Probably not what the fanboys wanted to hear.

Apple Services got a call out as well. With $8.5 billion in revenue, the services bring in more money than Air Pods, Apple TV, Apple Watch and iPads, and is Apple’s second-largest revenue generator behind the iPhone.

Apple credits the continued growth to the expansion of Apple Music and cloud services, which grew by 75 percent this year (though they did not specify the accompanying hard numbers) and to the continued explosive growth in the App Store – which, Maestri noted, brings in twice the revenue of the Google Play store.

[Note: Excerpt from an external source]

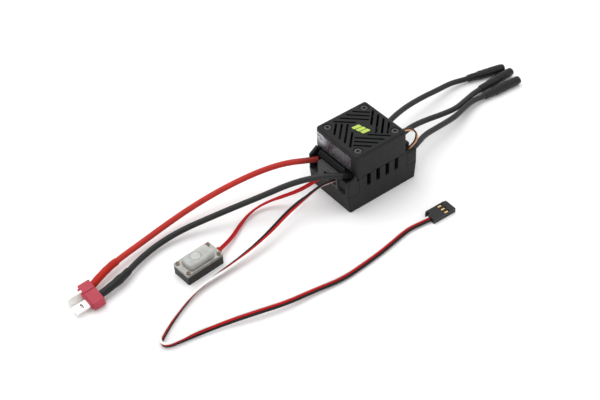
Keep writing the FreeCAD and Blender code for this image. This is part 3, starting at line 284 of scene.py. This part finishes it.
def cased(name, low, lip, z0, z1):
    """Dark moulding with a pale worn lip round its top."""
    m = Mat(name, Specular_IOR_Level=0.3)
    split = m.node("ShaderNodeSeparateXYZ")
    m.link(m.where(), split.inputs[0])
    n = m.node("ShaderNodeMapRange", interpolation_type="SMOOTHSTEP")
    n.inputs["From Min"].default_value = z0
    n.inputs["From Max"].default_value = z1
    m.link(split.outputs["Z"], n.inputs["Value"])
    worn = m.ramp(m.noise(900, 5, 0.65), [(0.35, scaled(lip, 0.55)), (0.6, lip)])
    m.colour(m.mix(n.outputs["Result"], low, worn))
    m.rough(m.noise(700, 3), 0.42, 0.56)
    m.bumps((m.noise(9000, 2, 0.6), 0.35, 0.00002), (m.noise(2250, 3), 0.2, 0.00002))
    return m.m


def foil(name, dark, silver_and_highlight, y0, y1, z0, z1):
    """Dark glossy foil strip, blank, with pale flecks, and a painted highlight towards one end and along its upper
    edge.
    """
    m = Mat(name, Specular_IOR_Level=0.4, Coat_Weight=0.08, Coat_Roughness=0.2)
    split = m.node("ShaderNodeSeparateXYZ")
    m.link(m.where(), split.inputs[0])

    def span(out, lo, hi):
        n = m.node("ShaderNodeMapRange", interpolation_type="SMOOTHSTEP")
        n.inputs["From Min"].default_value = lo
        n.inputs["From Max"].default_value = hi
        m.link(split.outputs[out], n.inputs["Value"])
        return n.outputs["Result"]

    def times(a, b):
        n = m.node("ShaderNodeMath", operation="MULTIPLY")
        m.link(a, n.inputs[0])
        m.link(b, n.inputs[1])
        return n.outputs[0]

    # painted highlight: a glint towards one end and along the upper edge, broken up by noise
    painted_highlight_mask = m.ramp(m.noise(520, 5, 0.6, stretch=(1, 0.4, 1)), [(0.40, 0.15), (0.54, 1.0)])
    flecks = m.ramp(m.noise(2600, 3, 0.6, stretch=(1, 0.5, 1)), [(0.54, 0.0), (0.66, 0.38)])
    c = m.mix(flecks, dark, scaled(silver_and_highlight, 0.6))
    c = m.mix(times(times(span("Y", y0, y1), span("Z", z0, z1)), painted_highlight_mask), c, silver_and_highlight)
    m.colour(c)
    m.rough(m.noise(800, 4), 0.18, 0.32)
    m.bumps((m.noise(5200, 3), 0.25, 0.000006), (m.noise(350, 2), 0.2, 0.00003))
    return m.m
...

Even Apple Pay got a shout out, with some of service revenue growth attributed to the expansion of Apple Pay into new territory of late – specifically Denmark, Finland, Sweden and the UAE in the last month. Stateside, Apple has also been working with Safeway to support Apple Pay, with rollouts to all 912 stores in the U.S. currently underway.

Killer Stats

$900 Billion: Apple’s after-hours trading market cap

$268.9 billion: Apple’s cash and cash equivalents, up $7.3 billion from a year ago

$28.8 billion: Apple’s iPhone revenue during Q4, 55 percent of total revenue

$8.5 Billion: Revenue from services in Q4, a 34 percent increase from Q4 2016

81 million: The number of iPhone units expected to sell in the holiday quarter.